A participating policy is an insurance policy that may receive policy dividends if the insurer has divisible surplus and declares a dividend. The term is most often used with participating whole life insurance, though the exact rights depend on the contract and insurer.
Participating does not mean guaranteed profit. Policy dividends are generally not guaranteed. They depend on the insurer's experience with claims, expenses, investment results, reserves, and dividend practices.
Key Takeaways
- A participating policy may be eligible for policy dividends.
- Dividends are not guaranteed and can change from year to year.
- Dividend options may include cash, premium reduction, paid-up additions, or accumulation with interest.
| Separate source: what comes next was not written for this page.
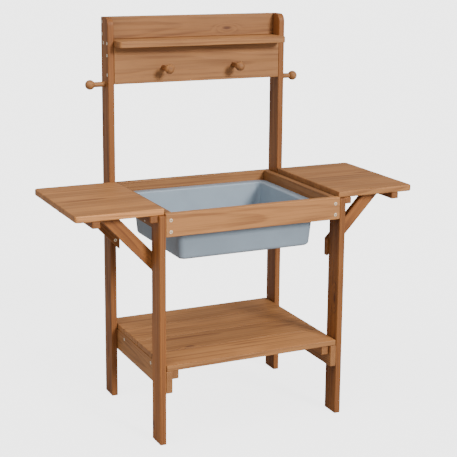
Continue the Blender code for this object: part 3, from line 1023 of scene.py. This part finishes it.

- The base policy should still make sense without assuming optimistic dividend projections.
How Policy Dividends Work
When an insurer declares a policy dividend on participating policies, the policy owner can usually choose from available dividend options. The dividend may be taken in cash, used to reduce premiums, left with the insurer to accumulate interest, or used to buy paid-up additional insurance. The options available depend on the policy.
Policy dividends are often described as a return of premium rather than investment income, but tax treatment can depend on how dividends are used and whether they exceed the policyholder's basis. The important planning point is that dividends are a policy feature, not a promise that the policy will perform exactly as illustrated.
Participating vs. Nonparticipating
Feature | Participating policy | Nonparticipating policy |
|---|---|---|
Dividend eligibility | May receive dividends if declared | Generally no policy dividends |
Premium design | May be higher because dividends are possible | Often priced without dividend participation |
Projection risk | Illustrations may depend on non-guaranteed dividends | Fewer dividend assumptions to evaluate |
Common context | Whole life from mutual or participating insurers | Many term, universal, or fixed-price policies |
What to Read in the Illustration
The policy illustration should separate guaranteed values from non-guaranteed values. That distinction is essential. A participating policy may look attractive if dividends are assumed to remain strong, but lower dividends can reduce cash value growth, paid-up additions, or premium-offset expectations. Buyers should understand both the guaranteed column and the dividend assumptions behind the non-guaranteed column.
The Bottom Line
A participating policy gives the policy owner the possibility of receiving dividends, usually in a life insurance context. The feature can add value, but the policy should be evaluated on its guarantees, costs, and realistic dividend assumptions rather than on the most favorable projection.